Anfang der 80er-Jahre fand dann der 1972 gegründete Waldorfkindergarten im Bussardweg 3 ein festes Domizil. Drei Gruppen mit Plätzen für maximal 65 Kinder, darunter auch eine mit Ganztagsangebot, sind dort untergebracht. Doch weil dieser Standort „der pädagogischen Arbeit
nicht zukunftsfähig gerecht werden kann“, ist der Trägerverein nach jahrelangen Anstrengungen nun froh, dass direkt neben der Waldorfschule in der Pliensauvorstadt ein fünfgruppiger Kindergarten inklusive Kita gebaut werden kann. im September ist die Einweihung geplant.„Wir gehen hier mit einem lachenden und einem weinenden Auge“, sagt Gruppenleiterin Veronic Balk. Das Haus in Sirnau habe eine ganz besondere Atmosphäre. „Die Kinder lieben auch den Garten, obwohl dort nicht mehr viel wächst.“ Man habe freundliche Nachbarn, auch wenn es immermal wieder Parkprobleme gebe: „Aber das gehört in Sirnaus engen Sträßchen ja dazu.“ Nun freue man sich auf mehr Platz im neuen Domizil. Der Trägerverein sieht sich am Ziel, Waldorfpädagogik als Erziehung aus einem Guss anbieten zu können, schließlich gehörten Kindergarten und Schule räumlich und konzeptionell zusammen.

Verschönerungen nötig

Sind die Waldorfkinder ausgezogen – der Umzug ist ab dem 26. August geplant – werden erst einmal die Handwerker einiges zu tun haben.

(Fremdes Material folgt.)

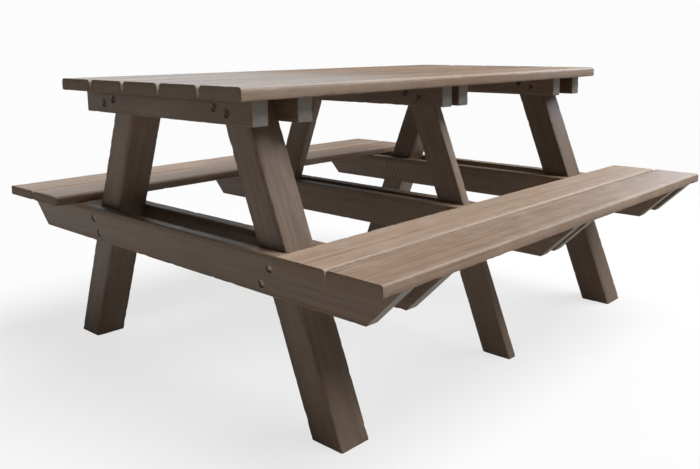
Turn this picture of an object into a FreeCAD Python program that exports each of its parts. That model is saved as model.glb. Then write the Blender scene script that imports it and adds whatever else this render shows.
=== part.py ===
import FreeCAD, Part
import math
import os

# Picnic table: three A-frames carry five tabletop boards and two boards on each bench.
# Millimetres. X runs along the table, the front bench is on the -Y side, Z is up.
# The origin is on the ground under the middle of the tabletop.

# ---- overall sizes
table_length = 1520.0
table_height = 750.0
overall_width = 1450.0
bench_height = 426.0

# ---- boards
board_width = 138.0
top_board_thickness = 30.0
top_board_gap = 8.5
top_board_count = 5
bench_board_thickness = 26.0
bench_board_gap = 4.0
bench_board_count = 2
top_board_top_round = 10.0
top_board_bottom_round = 5.0
bench_board_top_round = 7.0
bench_board_bottom_round = 4.0

# ---- A-frames
end_frame_inset = 94.0
end_leg_thickness = 85.0
end_leg_width = 84.0
middle_leg_thickness = 32.0
middle_leg_width = 80.0
foot_outer_inset = 190.0
leg_top_outer_inset = 112.0
leg_round = 4.0

# ---- top joists, one on each side of every pair of legs
joist_thickness = 43.0
joist_height = 56.0
joist_end_inset = 30.0
joist_round = 3.0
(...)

Die Stadt braucht das Gebäude dringend für die Betreuung von unter Dreijährigen. Schließlich haben deren Eltern ab dem 1. August einen Rechtsanspruch auf einen solchen Platz. Drei Gruppen mit je zehn Kindern werden im Bussardweg einziehen, die erste Gruppe startet voraussichtlich im November. Was die Nachfrage betrifft, hat Bruno Raab-Monz weniger Sirnau, als die Stadtteil Stadtteile Zell und Oberesslingen im Blick. Das Einzugsgebiet erstrecke sich aber über die ganze Stadt, „wo vor Ort die Nachfrage nicht befriedigt werden kann“, betont der Leiter des städtischen Amts für Sozialwesen.
Für eine grundlegende Sanierung der alten Schule werden die 20 000 Euro, die dem Eigenbetrieb Städtische Gebäude Esslingen (SGE) zur Verfügung stehen, nicht reichen. Weil jedoch alles funktioniere, „sind eher Verschönerungsarbeiten nötig“, sagt Stefan Pursche von den SGE. Neben Maler-, Gipser-, Flaschner- und Sanitärarbeiten müsse das Parkett teilweise abgeschliffen und neu versiegelt werden.
Sobald die beantragten Mittel bewilligt sind, wird auch das städtische Grünflächenamt den Außenbereich für die Kleinen ansprechend gestalten – und dafür sorgen, dass dort wieder etwas wächst.